- [What the task requires]
Each line should be copied exactly.
────────────────
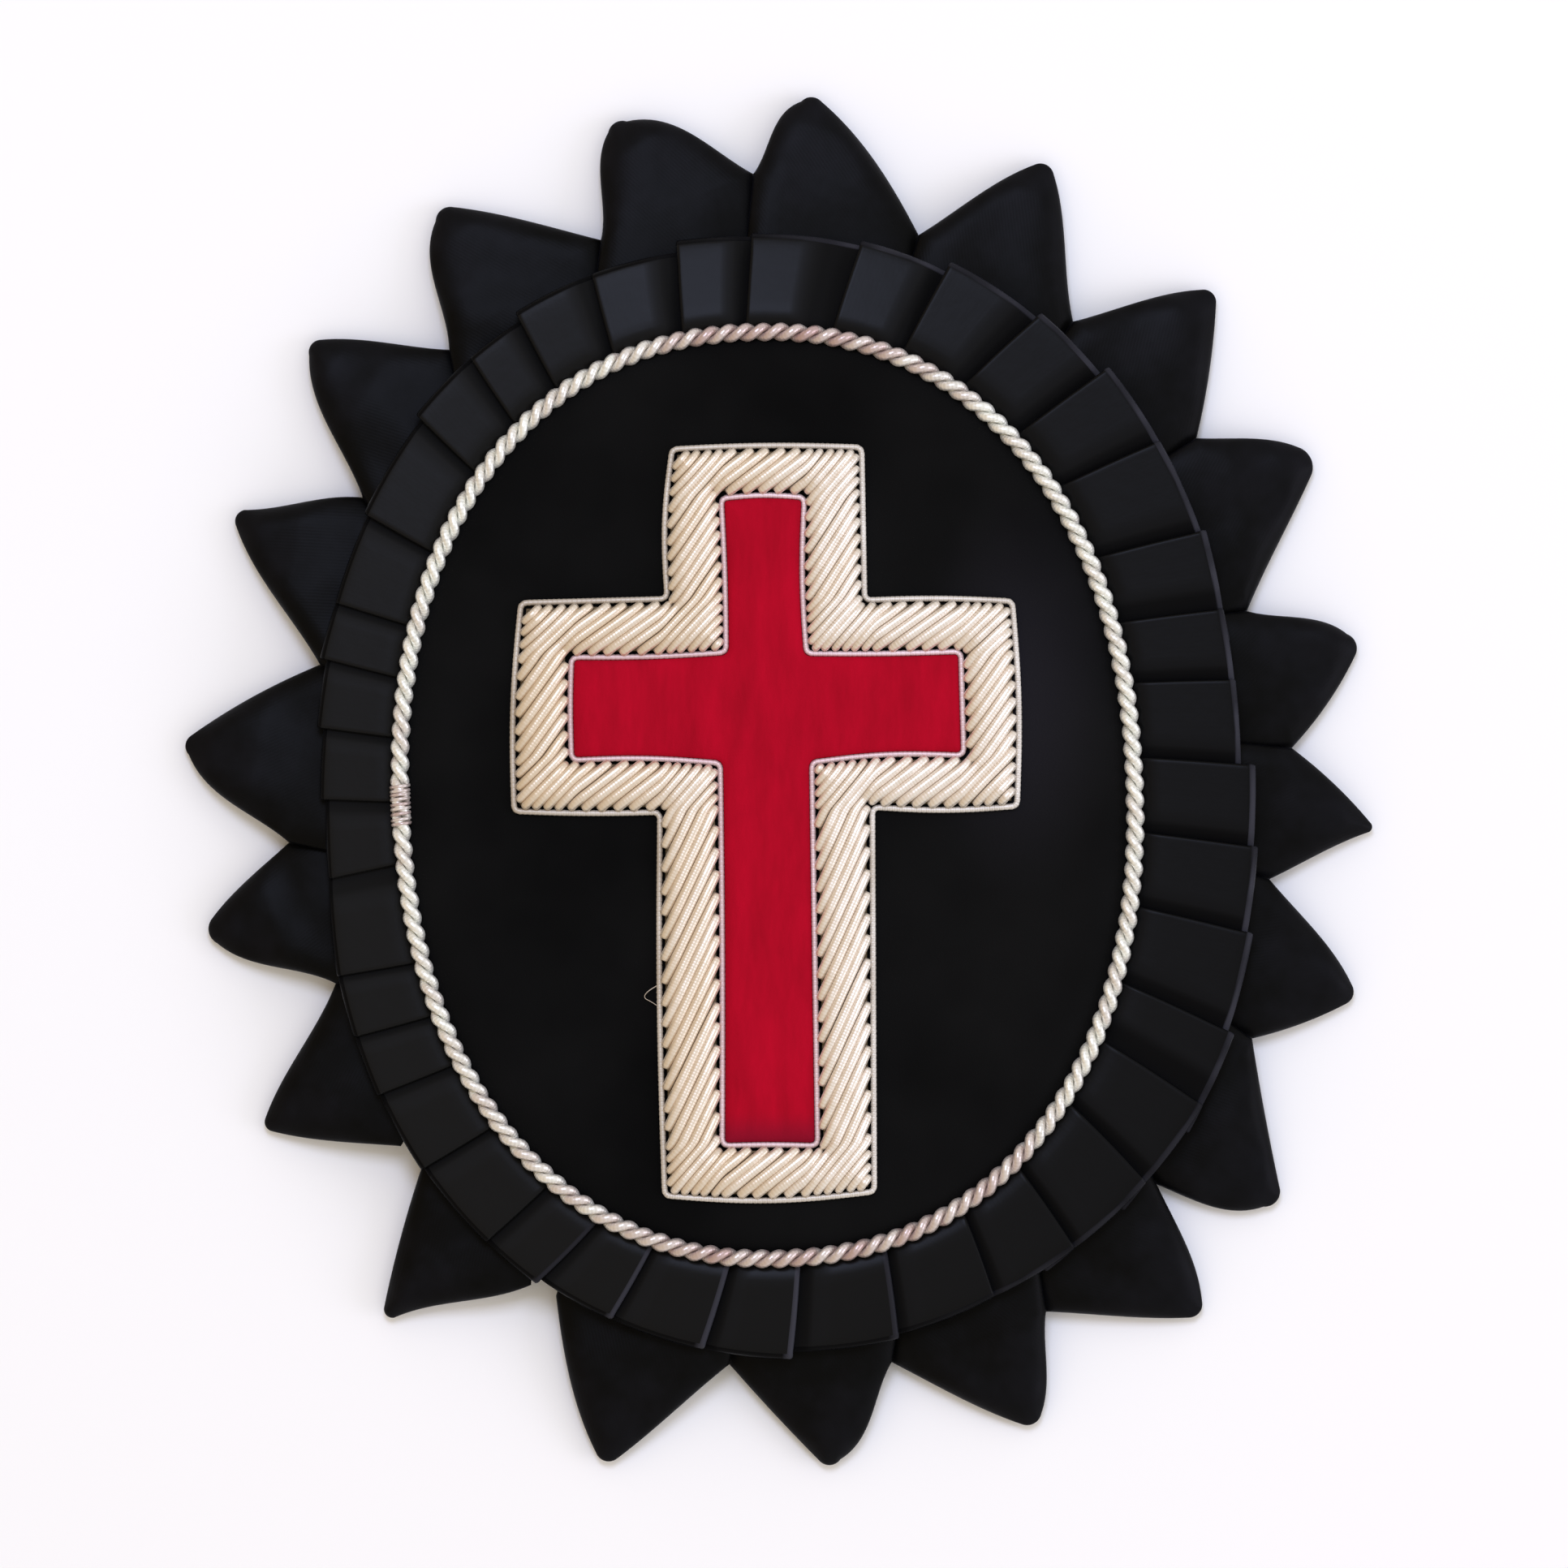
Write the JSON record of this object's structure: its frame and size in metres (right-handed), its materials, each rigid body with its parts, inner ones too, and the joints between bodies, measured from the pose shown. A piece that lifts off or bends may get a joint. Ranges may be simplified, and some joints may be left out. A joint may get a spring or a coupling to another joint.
{
  "type": "hat rosette",
  "caption": "Oval hat rosette: black folded cloth points and a knife-pleated ribbon round padded velvet, with a twisted silver cord and a red cross in a silver bullion border.",
  "frame": {"origin": "middle of the outline's box, in the plane that the rosette's back rests on", "axes": "+Z out of the rosette's face, +Y towards the top of the cross, +X to the right as seen from the front"},
  "size_m": [0.1222, 0.1408, 0.01],
  "materials": {
    "felt_back": "black felt over stiff board",
    "steel_pin": "nickel-plated steel",
    "black_cloth": "soft satin-faced cloth",
    "black_ribbon": "ribbed ribbon, low sheen",
    "black_velvet": "velvet pile",
    "silver_cord": "twisted silver wire cord",
    "silver_bullion": "smooth silver purl",
    "silver_edging": "fine beaded silver purl",
    "red_cloth": "fine felt"
  },
  "bodies": {
    "root": {"backing": "felt_back", "back_pin": "steel_pin", "point_01": "black_cloth", "point_02": "black_cloth", "point_03": "black_cloth", "point_04": "black_cloth", "point_05": "black_cloth", "point_06": "black_cloth", "point_07": "black_cloth", "point_08": "black_cloth", "point_09": "black_cloth", "point_10": "black_cloth", "point_11": "black_cloth", "point_12": "black_cloth", "point_13": "black_cloth", "point_14": "black_cloth", "point_15": "black_cloth", "point_16": "black_cloth", "point_17": "black_cloth", "point_18": "black_cloth", "point_19": "black_cloth", "point_20": "black_cloth", "pleated_ribbon": "black_ribbon", "velvet_field": "black_velvet", "twisted_cord": "silver_cord", "bullion_border": "silver_bullion", "outer_edging": "silver_edging", "inner_edging": "silver_edging", "red_cross": "red_cloth"}
  },
  "joints": []
}
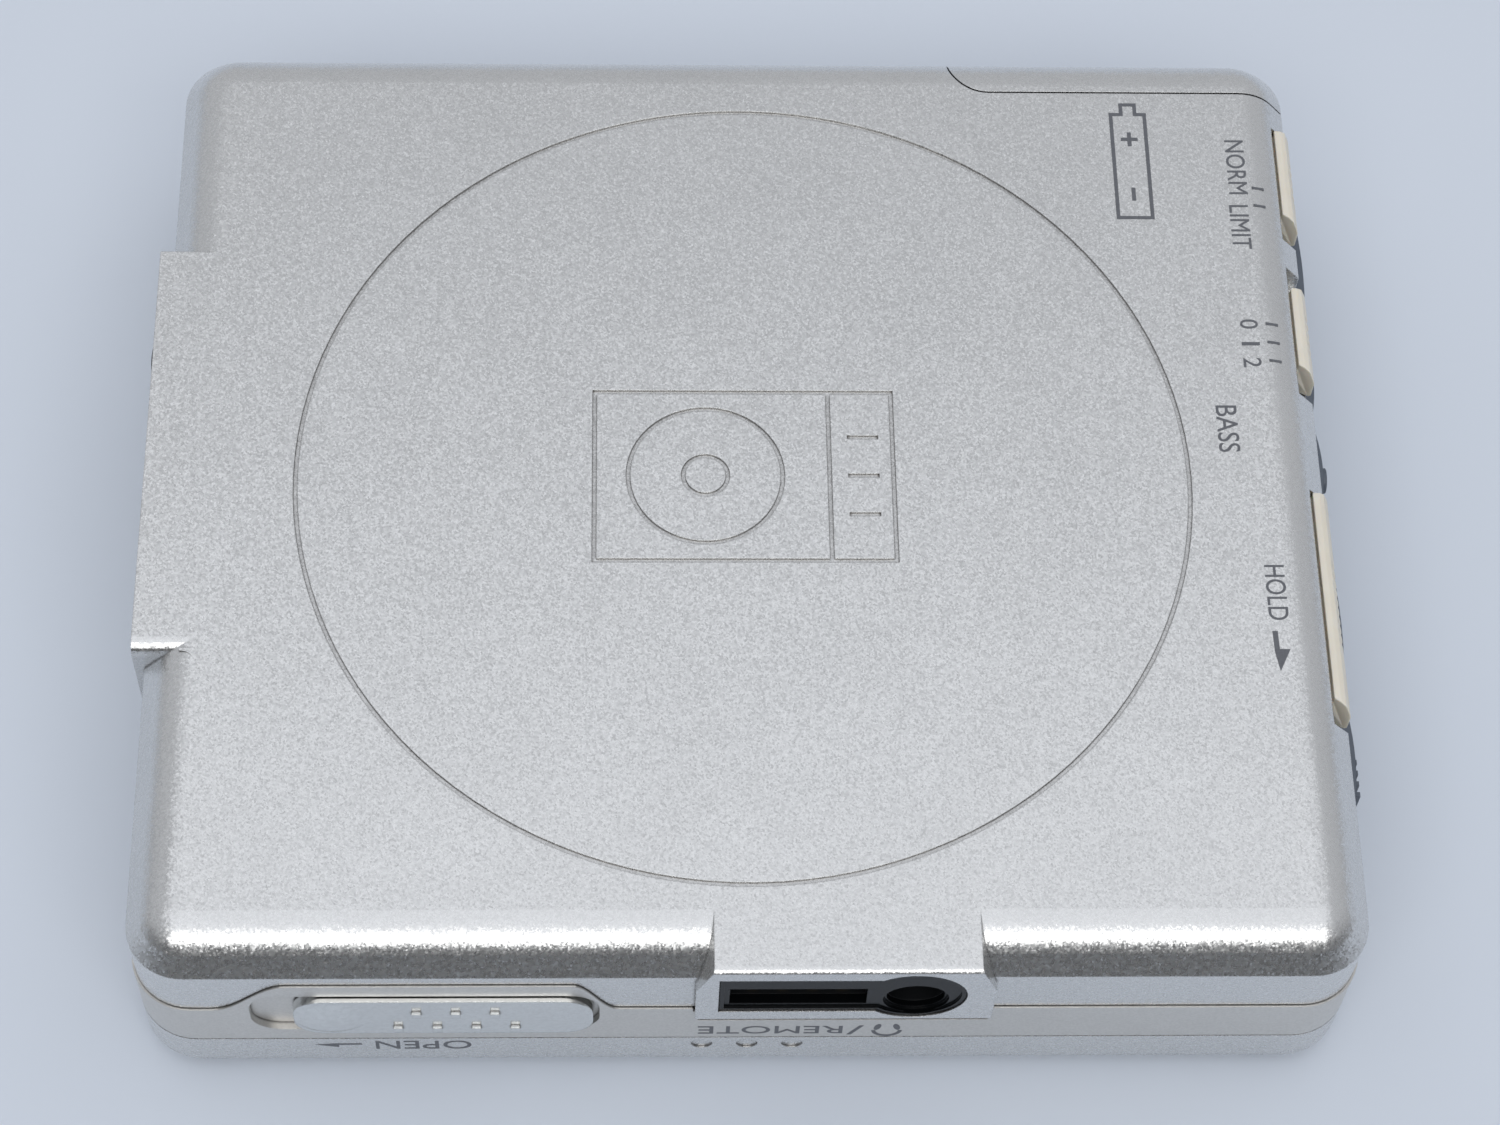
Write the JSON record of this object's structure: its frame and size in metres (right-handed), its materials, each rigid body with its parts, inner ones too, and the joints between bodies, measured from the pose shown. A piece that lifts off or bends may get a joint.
────────────────
- [Response for this exercise]
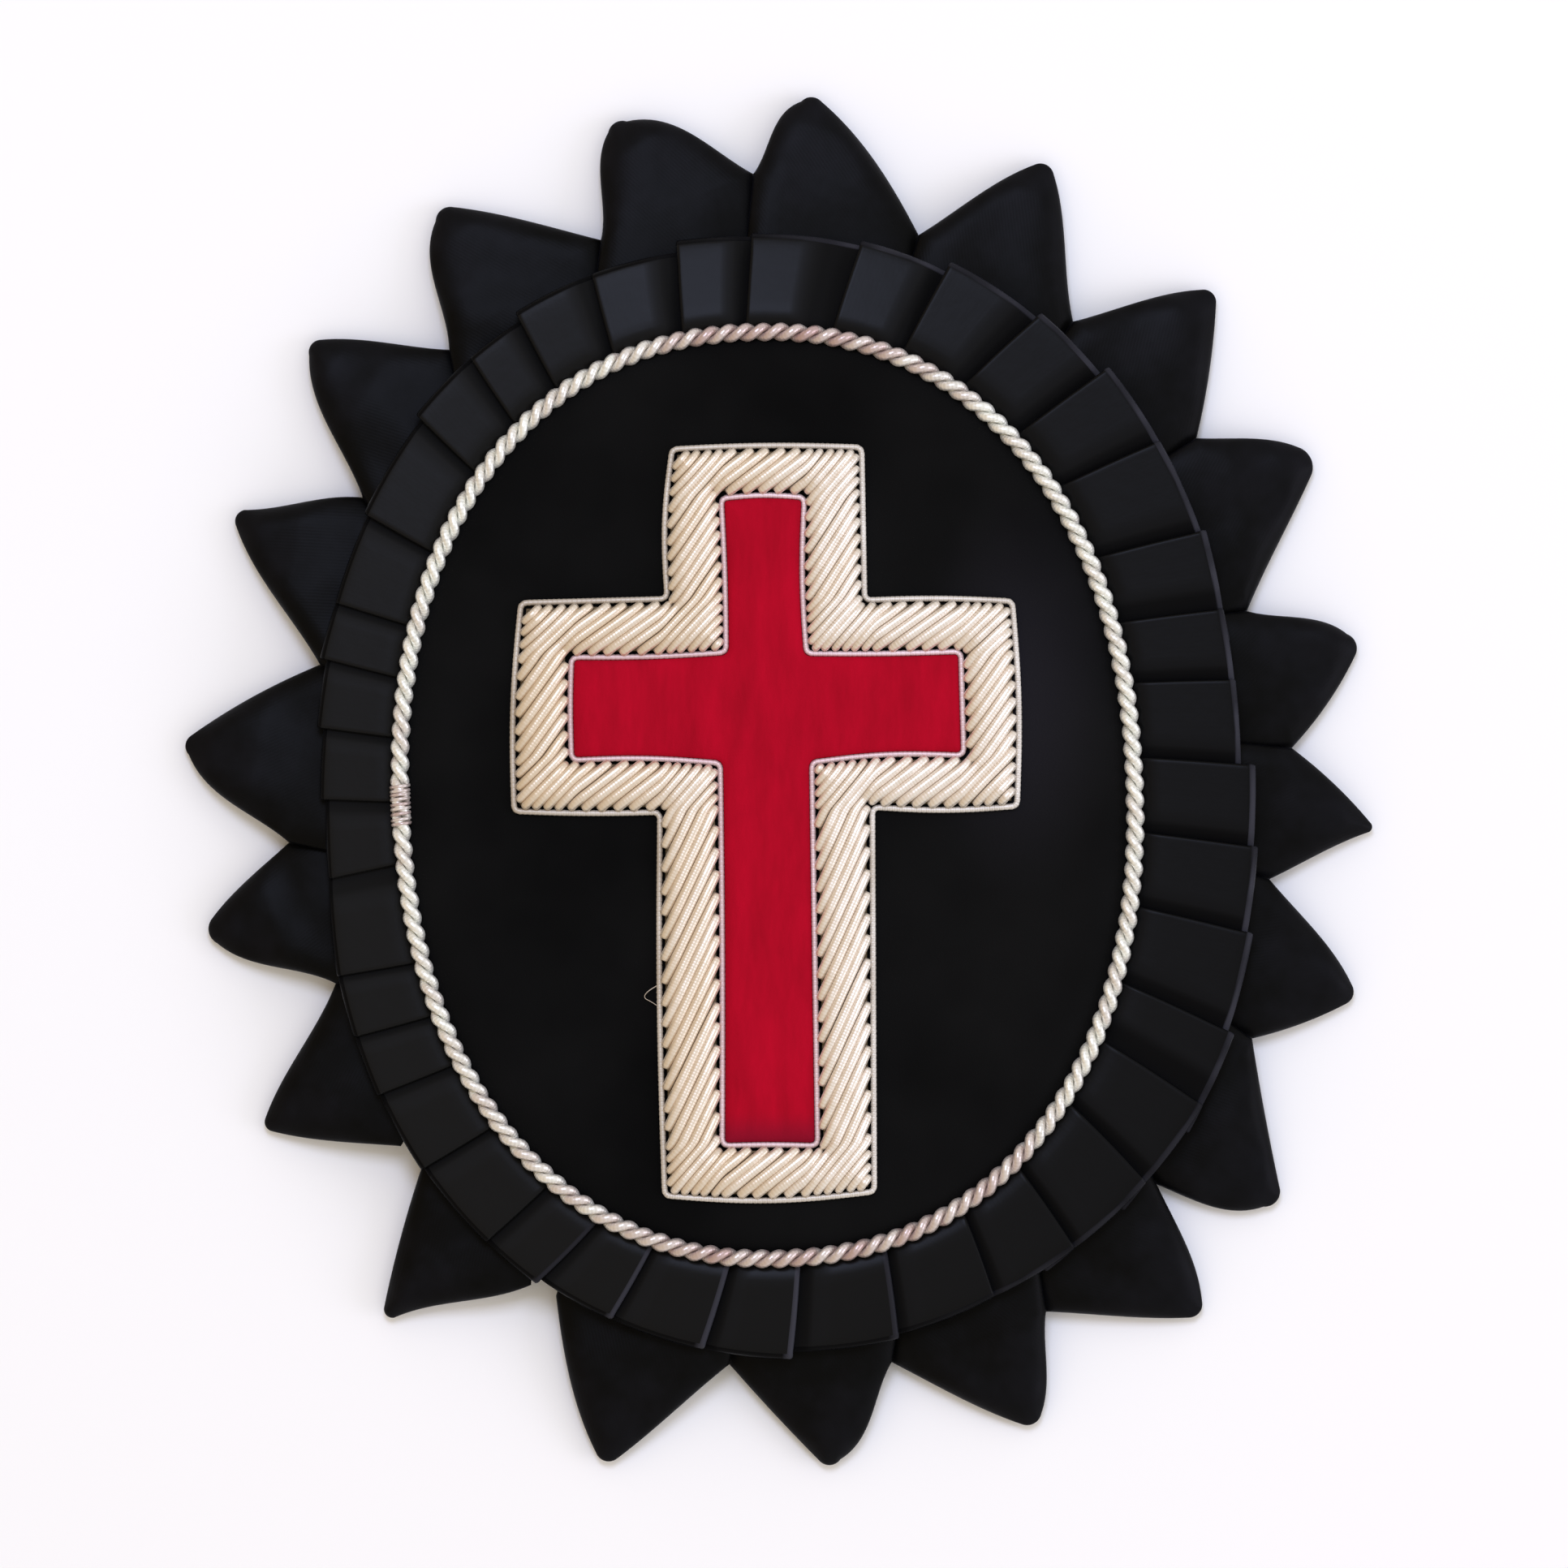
Write the JSON record of this object's structure: its frame and size in metres (right-handed), its materials, each rigid body with its parts, inner ones too, and the joints between bodies, measured from the pose shown. A piece that lifts off or bends may get a joint. Ranges may be simplified, and some joints may be left out. A joint may get a spring or a coupling to another joint.
{
  "type": "hat rosette",
  "caption": "Oval hat rosette: black folded cloth points and a knife-pleated ribbon round padded velvet, with a twisted silver cord and a red cross in a silver bullion border.",
  "frame": {"origin": "middle of the outline's box, in the plane that the rosette's back rests on", "axes": "+Z out of the rosette's face, +Y towards the top of the cross, +X to the right as seen from the front"},
  "size_m": [0.1222, 0.1408, 0.01],
  "materials": {
    "felt_back": "black felt over stiff board",
    "steel_pin": "nickel-plated steel",
    "black_cloth": "soft satin-faced cloth",
    "black_ribbon": "ribbed ribbon, low sheen",
    "black_velvet": "velvet pile",
    "silver_cord": "twisted silver wire cord",
    "silver_bullion": "smooth silver purl",
    "silver_edging": "fine beaded silver purl",
    "red_cloth": "fine felt"
  },
  "bodies": {
    "root": {"backing": "felt_back", "back_pin": "steel_pin", "point_01": "black_cloth", "point_02": "black_cloth", "point_03": "black_cloth", "point_04": "black_cloth", "point_05": "black_cloth", "point_06": "black_cloth", "point_07": "black_cloth", "point_08": "black_cloth", "point_09": "black_cloth", "point_10": "black_cloth", "point_11": "black_cloth", "point_12": "black_cloth", "point_13": "black_cloth", "point_14": "black_cloth", "point_15": "black_cloth", "point_16": "black_cloth", "point_17": "black_cloth", "point_18": "black_cloth", "point_19": "black_cloth", "point_20": "black_cloth", "pleated_ribbon": "black_ribbon", "velvet_field": "black_velvet", "twisted_cord": "silver_cord", "bullion_border": "silver_bullion", "outer_edging": "silver_edging", "inner_edging": "silver_edging", "red_cross": "red_cloth"}
  },
  "joints": []
}
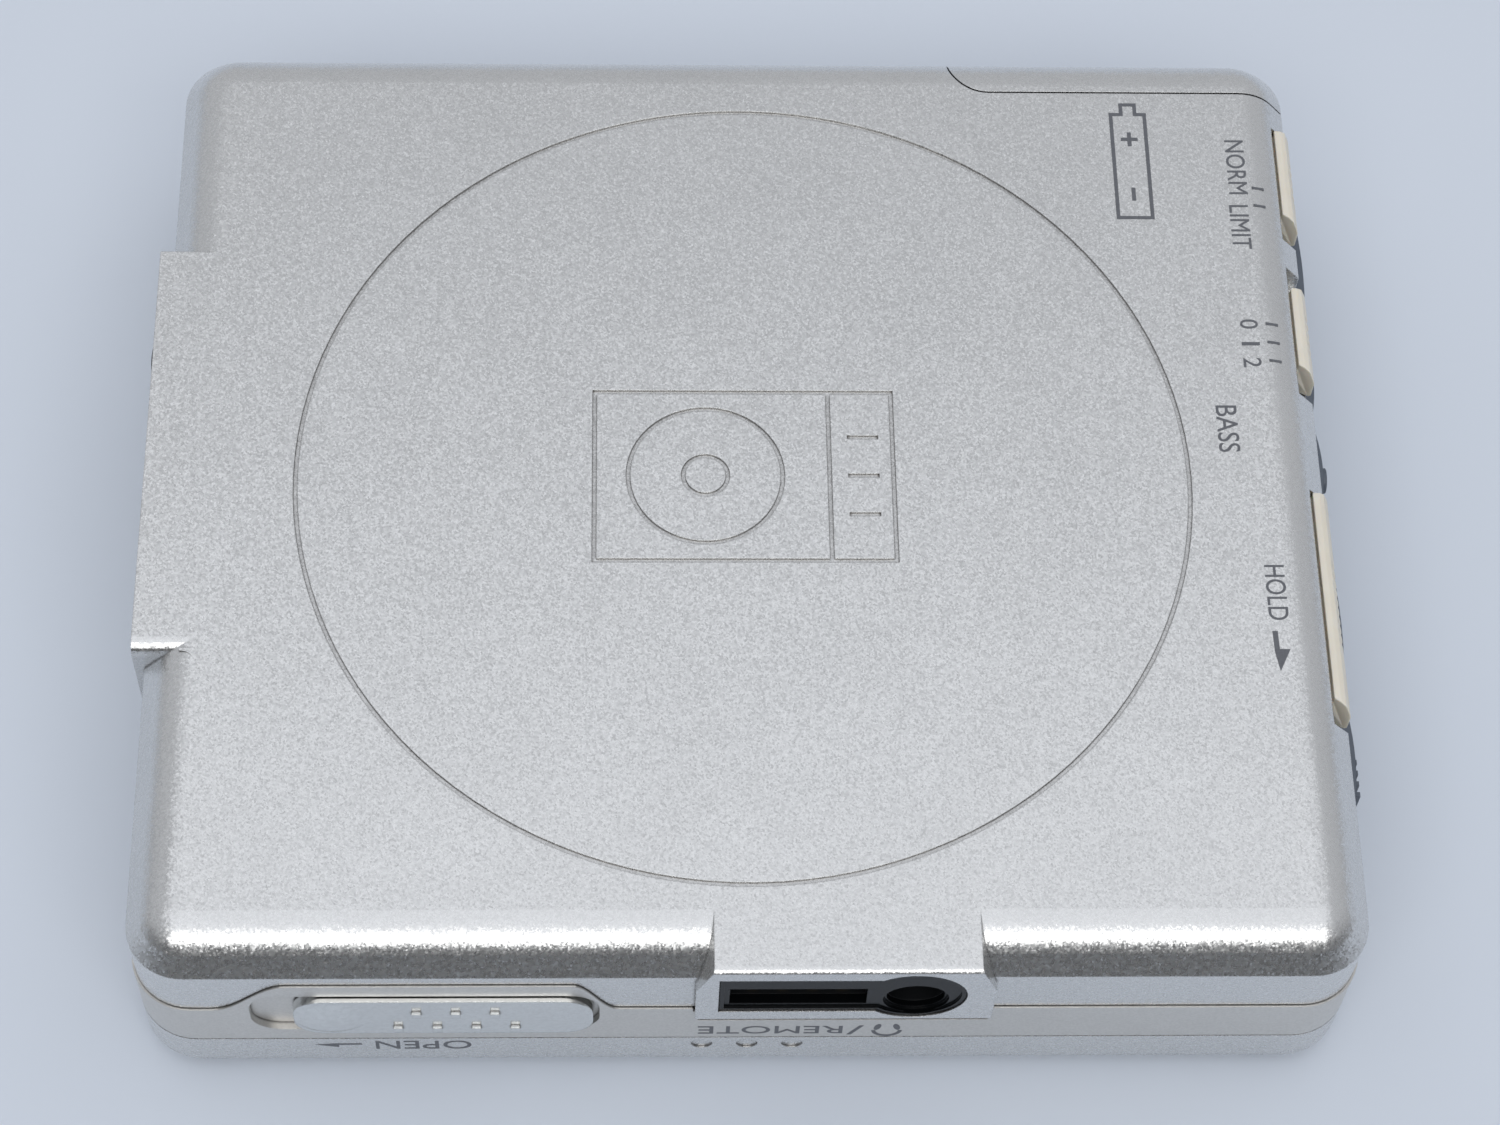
Write the JSON record of this object's structure: its frame and size in metres (right-handed), its materials, each rigid body with its parts, inner ones too, and the joints between bodies, measured from the pose shown. A piece that lifts off or bends may get a joint.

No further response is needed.